Можно только предполагать, что бы произошло, если бы нацистская Германия выиграла Вторую мировую войну: осудил ли бы преемник Гитлера Холокост? В Советском Союзе те же люди и институты, которые организовали массовое насилие, позже разоблачили его. Ирония советской истории была в том, что основное достижение Сталина – военная мощь СССР – создало уникальную ситуацию, в которой преступному режиму пришлось развенчивать самого себя, заниматься самоанализом и, в конечном счете, саморазрушением. Потому что больше сделать это было некому.
В 1956 году Хрущев начал процесс десталинизации. Нет сомнений, что он сам был виновен в том, что назвал «репрессиями». Он руководил ими в течение десятилетий, будучи партийным главой «кровавых земель» Украины и Москвы[76]. Ничто не побуждало Хрущева признать свою вину, кроме памяти о терроре и страха перед его повторением[77]. Этот автономный, добровольный характер хрущевских откровений делает их уникальными, даже беспрецедентными для истории насилия в XX веке.

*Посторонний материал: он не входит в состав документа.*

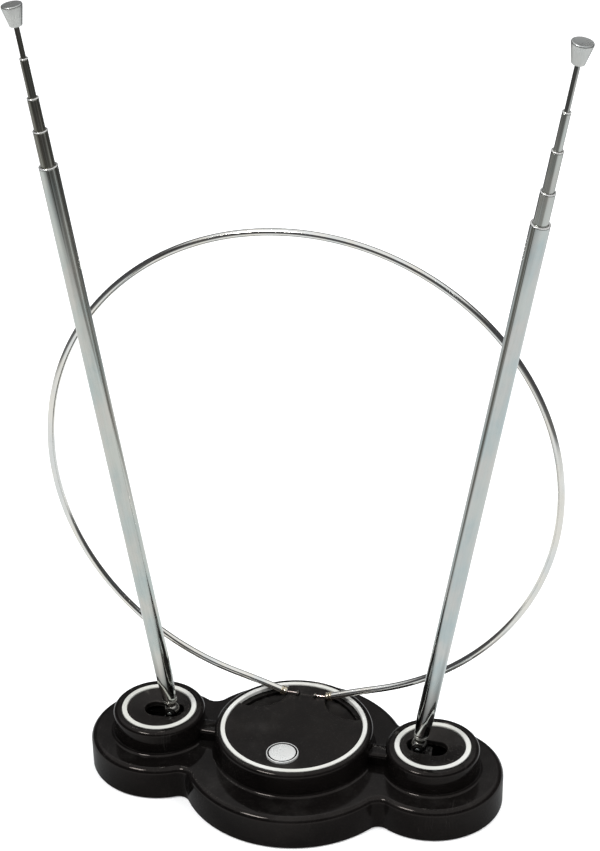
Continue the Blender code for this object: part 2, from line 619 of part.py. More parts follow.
def build_hinge_pin(side, rock):
    """The riveted pin through the saddle's ears and the mast's ball."""
    near, far, head = EAR_Y[1] + 0.1 * MM, EAR_Y[1] + 0.45 * MM, 1.15 * MM
    profile = [(0, -far), (head * 0.7, -far), (head, -near), (HINGE_PIN_RADIUS, -near),
               (HINGE_PIN_RADIUS, near), (head, near), (head * 0.7, far), (0, far)]
    make_object(f"{side}_hinge_pin", turned(profile, 12, axis="Y"), "chrome", parent=rock)


def build_tension_screw(side, rock):
    """The screw under the saddle and the spring that presses it into the cradle."""
    shank, head, tip, under, low = 0.85 * MM, 2.3 * MM, -5.3 * MM, -13.6 * MM, -14.8 * MM
    profile = [(0, low), (head, low), (head, under), (shank, under), (shank, tip), (0, tip)]
    make_object(f"{side}_tension_screw", turned(profile, 12), "steel", parent=rock)
    turns, wire, radius = 3, 0.35 * MM, 1.6 * MM
    top, bottom = -9.9 * MM, under + 0.65 * MM
    steps = turns * 8
    path = []
    for index in range(steps + 1):
        angle = 2 * pi * turns * index / steps
        path.append(Vector((radius * cos(angle), radius * sin(angle),
                            bottom + (top - bottom) * index / steps)))
    curve = bpy.data.curves.new(f"{side}_tension_spring", "CURVE")
    curve.dimensions = "3D"
    curve.bevel_depth = wire
    curve.bevel_resolution = 0
    curve.use_fill_caps = True
    curve.materials.append(finish("steel"))
    spline = curve.splines.new("POLY")
    spline.points.add(len(path) - 1)
    for point, place in zip(spline.points, path):
        point.co = (*place, 1)
    spring = bpy.data.objects.new(f"{side}_tension_spring", curve)
    spring.parent = rock
    bpy.context.scene.collection.objects.link(spring)


def build_mast_foot(side, fold):
    """The flattened ball, neck, collar and spigot that the mast's tube is crimped on."""
    neck, collar, spigot = 2.2 * MM, 3.0 * MM, 2.4 * MM
    ball_top = degrees(acos(neck / BALL_RADIUS))
    profile = arc((0, 0), BALL_RADIUS, -90, ball_top, 9)
    profile += [(neck, 4.4 * MM), (collar - 0.4 * MM, 4.6 * MM), (collar, 5.0 * MM),
                (collar, 5.8 * MM), (collar - 0.4 * MM, 6.2 * MM), (spigot, 6.2 * MM),
                (spigot, 14 * MM), (0, 14 * MM)]
    profile[0] = (0, -BALL_RADIUS)
    foot = make_object(f"{side}_mast_foot", turned(profile), "dark_chrome", parent=fold)
    for y in (-1, 1):
        low, high = sorted((y * BALL_HALF_WIDTH, y * 6 * MM))
        combine(foot, block((-6 * MM, low, -6 * MM), (6 * MM, high, 4 * MM)), "DIFFERENCE",
                parent=fold)
    hole = HINGE_PIN_RADIUS + 0.1 * MM
    drill = turned([(0, -6 * MM), (hole, -6 * MM), (hole, 6 * MM), (0, 6 * MM)], 12, axis="Y")
    combine(foot, drill, "DIFFERENCE", parent=fold)


def section_profile(index, start, top):
    """Profile of a mast tube: bore, rolled lip at the mouth and, on the first, a tapered end."""
    outer, wall = SECTION_RADII[index], SECTION_WALLS[index]
    bore = outer - wall
    mouth = SECTION_RADII[index + 1] + LIP_CLEARANCE
    lip = top - LIP_HEIGHT
    inside = [(mouth, top), (mouth, lip), (bore, lip - 0.6 * MM)]
    outside = [(outer, lip), (outer + 0.08 * MM, lip + 0.3 * MM), (outer + 0.08 * MM, top - 0.4 * MM),
               (outer - 0.2 * MM, top)]
    if index:
        return [(bore, start), (outer, start)] + outside + inside
    taper_bore = TAPER_RADIUS - wall
    return ([(taper_bore, start), (TAPER_RADIUS, start), (TAPER_RADIUS, start + 1.5 * MM),
             (outer, TAPER_END)] + outside + inside
            + [(bore, TAPER_END), (taper_bore, start + 1.5 * MM)])


def build_mast_tubes(side, fold):
    """The mast's sections, each with the sleeve that guides it in the one outside it."""
    tube = turned(section_profile(0, MAST_TUBE_START, MAST_TUBE_TOP))
    make_object(f"{side}_tube_1", tube, "chrome", parent=fold)
    top = MAST_TUBE_TOP
    parent = fold
    origin = 0.0
    for index in range(1, 5):
        top += EXPOSED[side][index - 1]
        start = top - SECTION_LENGTHS[index]
        parent = make_empty(f"{side}_slide_{index + 1}", (0, 0, start - origin), parent=parent)
        origin = start
        length = top - start
        if index < 4:
            bm = turned(section_profile(index, 0, length))
            make_object(f"{side}_tube_{index + 1}", bm, "chrome", parent=parent)
            sleeve_name = f"{side}_sleeve_{index + 1}"
        else:
            radius = SECTION_RADII[4]
            rod = [(0, 0), (radius, 0), (radius, length + CAP_LENGTH - 2 * MM),
                   (0, length + CAP_LENGTH - 2 * MM)]
            make_object(f"{side}_tip_rod", turned(rod), "chrome", parent=parent)
            sleeve_name = f"{side}_rod_stop"
        inner = SECTION_RADII[index] + SLEEVE_CLEARANCE
        outer = SECTION_RADII[index - 1] - SECTION_WALLS[index - 1] - SLEEVE_CLEARANCE
        low, high = 1 * MM, 1 * MM + SLEEVE_LENGTH
        sleeve = [(inner, low), (outer, low), (outer, high), (inner, high)]
        make_object(sleeve_name, turned(sleeve), "brass", parent=parent)
    build_tip_cap(side, parent, SECTION_LENGTHS[4])


def build_tip_cap(side, parent, foot):
    """The flared cap on the end of the tip rod."""
    small, large = CAP_RADII
    bore = SECTION_RADII[4] + GAP
    top = foot + CAP_LENGTH
    profile = [(bore, foot), (small - 0.3 * MM, foot), (small, foot + 0.4 * MM),
               (large, top - 0.9 * MM), (large - 0.2 * MM, top - 0.3 * MM), (large - 0.8 * MM, top),
               (0, top), (0, top - 1.6 * MM), (bore, top - 1.6 * MM)]
    make_object(f"{side}_tip_cap", turned(profile), "satin_metal", parent=parent)


def build():
    clear_scene()
    build_base_shell()
    build_underside()
    build_middle_insert()
    for side in SIDES:
        build_end_insert(side)
    build_cable_gland()
    build_wiring()
    build_loop()
    for side in SIDES:
        fold = build_mast_mount(side)
        build_mast_foot(side, fold)
        build_mast_tubes(side, fold)


build()
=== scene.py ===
"""Looks of a table-top rabbit ears television antenna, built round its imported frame.

The base is a glossy three-lobed moulding with satin inserts and pale trim rings. Two telescoping
masts stand on hinged feet in the end lobes, and a round wire loop stands on the middle lobe. Every
piece is made in place in the frame's own metres and rides on the frame's bodies.
"""

import json
import logging
from dataclasses import dataclass, field
from enum import Enum
from math import atan2, cos, degrees, pi, radians, sin, sqrt
from typing import Callable, Iterable, Sequence

import bmesh
import bpy
from mathutils import Matrix, Vector

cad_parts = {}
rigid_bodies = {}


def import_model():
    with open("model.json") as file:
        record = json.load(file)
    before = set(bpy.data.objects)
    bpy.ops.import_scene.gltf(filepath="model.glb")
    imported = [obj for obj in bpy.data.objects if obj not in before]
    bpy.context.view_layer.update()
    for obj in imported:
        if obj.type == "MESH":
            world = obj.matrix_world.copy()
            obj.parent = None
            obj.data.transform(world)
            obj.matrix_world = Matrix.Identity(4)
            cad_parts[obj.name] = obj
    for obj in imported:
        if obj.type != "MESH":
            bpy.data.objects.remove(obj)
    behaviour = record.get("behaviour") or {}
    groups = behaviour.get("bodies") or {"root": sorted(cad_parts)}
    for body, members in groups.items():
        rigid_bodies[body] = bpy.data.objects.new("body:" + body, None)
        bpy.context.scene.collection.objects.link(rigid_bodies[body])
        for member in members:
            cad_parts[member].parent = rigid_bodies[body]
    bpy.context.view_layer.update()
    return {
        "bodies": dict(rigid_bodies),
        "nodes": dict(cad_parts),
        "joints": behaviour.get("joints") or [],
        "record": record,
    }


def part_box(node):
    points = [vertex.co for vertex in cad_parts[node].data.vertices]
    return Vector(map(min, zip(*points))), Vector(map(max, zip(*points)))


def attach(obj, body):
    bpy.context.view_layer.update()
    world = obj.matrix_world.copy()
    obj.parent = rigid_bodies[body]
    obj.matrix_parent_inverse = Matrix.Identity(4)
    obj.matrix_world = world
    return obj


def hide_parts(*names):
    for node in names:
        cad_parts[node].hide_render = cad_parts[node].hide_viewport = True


LOG = logging.getLogger("rabbit_ears")
MM = 0.001
MERGE = 1e-7
Corner = tuple[float, float, float]
Point = tuple[float, float]
Colour = tuple[float, float, float]
Form = bmesh.types.BMesh


class Side(Enum):
    """The two ends of the antenna, left at -X."""

    LEFT = "left"
    RIGHT = "right"

    @property
    def sign(self) -> int:
        """-1 on the left and 1 on the right."""
        return -1 if self is Side.LEFT else 1


class Slot(Enum):
    """The record's material slot names. No piece here takes its finish from them."""

    BLACK_GLOSS = "black_gloss"
    BLACK_SATIN = "black_satin"
    IVORY = "ivory"
    CHROME = "chrome"
    DARK_CHROME = "dark_chrome"
    SATIN_METAL = "satin_metal"
    BRASS = "brass"
    STEEL = "steel"
    RUBBER = "rubber"


# ---------------------------------------------------------------- forming

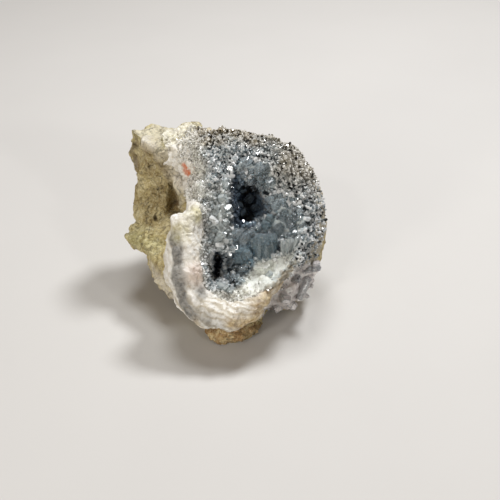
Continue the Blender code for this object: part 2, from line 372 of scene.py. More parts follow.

В 1953 году в СССР было 166 трудовых лагерей плюс множество пенитенциарных институтов других типов, от тюрем до спецпоселений. В них на тот момент отбывали срок около 10 миллионов заключенных, и почти все были выпущены на свободу между 1954 и 1956 годами[78]. Огромная система ГУЛАГа рухнула с поразительной легкостью, предвосхищая распад Советского Союза, произошедший спустя несколько десятилетий. К моменту своего знаменитого доклада на ХХ съезде КПСС в 1956 году Хрущев был в зените власти. Но, как вспоминал его сын, «к Сталину отец возвращался постоянно, он, казалось, был отравлен Сталиным, старался вытравить его из себя и не мог»[79]. Что двигало частичным разоблачением Сталина – личное покаяние или политический расчет? Сам Хрущев объяснял свой поступок с помощью гегелевской и отчасти фрейдовской идеи: преступление надо признать, чтобы оно не произошло снова. В его докладе на ХХ съезде и в более поздних мемуарах звучит один и тот же лейтмотив: «Это не должно повториться!» Горе и предостережение взаимосвязаны в этой риторике: первое предоставляет факты и аргументы, второе – мотивировки и оправдания. Хрущев предупреждал коллег по партийной элите: вы можете не каяться, от вас не требуется признаваться в преступлениях, но если вы не будете скорбеть по их жертвам, то унаследуете ту же судьбу. И действительно, Хрущеву удалось настолько трансформировать партийную верхушку, что он избежал худшего. Смещенный в 1964 году, бывший советский лидер прожил еще почти десять лет, успел продиктовать мемуары и был похоронен своей семьей. В Советском Союзе существовало популярное выражение: «Его судьба была счастливой – он умер в своей постели». В случае Хрущева эта роскошь была вполне заслуженной.
Нуждаясь в концептуальном аппарате, который ему не могли дать ни марксистская теория, ни наследие сталинизма, Хрущев придумал два собственных и довольно действенных понятия: «необоснованные репрессии» (что означало массовые аресты, пытки, убийства и лагеря) и «культ личности» (это понятие описывало идеологические практики, сопровождающие насилие). Оба понятия превращали Сталина в козла отпущения. «Необоснованные репрессии» предполагали, что предыдущий вождь стал причиной бессмысленной и немотивированной катастрофы. Квазирелигиозная идея «культа личности» обвиняла Сталина в том, что он нарушил марксистские нормы атеизма, рациональности и равенства. Хрущевский язык продолжает использоваться и в современной России.
Если нацистскому Холокосту положили конец посторонние ему люди и институты, то разоблачение советского террора было делом рук его бывших творцов и потенциальных жертв. Для говорящего, как и для исследователя, самоприменимые понятия таят серьезные эпистемологические проблемы. Я подозреваю, что многие из политических затруднений Хрущева связаны именно с парадоксальной логикой самоописания, которую когда-то, за 600 лет до нашей эры, раскрыл критский мудрец Эпименид. Этому критянину принадлежит знаменитый парадокс: «Все критяне – лжецы». Если это так, то и само утверждение ложно. Если все коммунисты верили в ложь, кто мог ее разоблачить? Хрущев опирался скорее на диалектику, чем на логику; и все же хрущевский метод самоприменения до сих пор мешает нам понять, представить и помнить советский террор. В ретроспективе его палачи и жертвы оказываются смешаны между собой, действие размазано, цели непонятны, а причины развивались по кругу. В итоге отказ от террора был и остается неполным.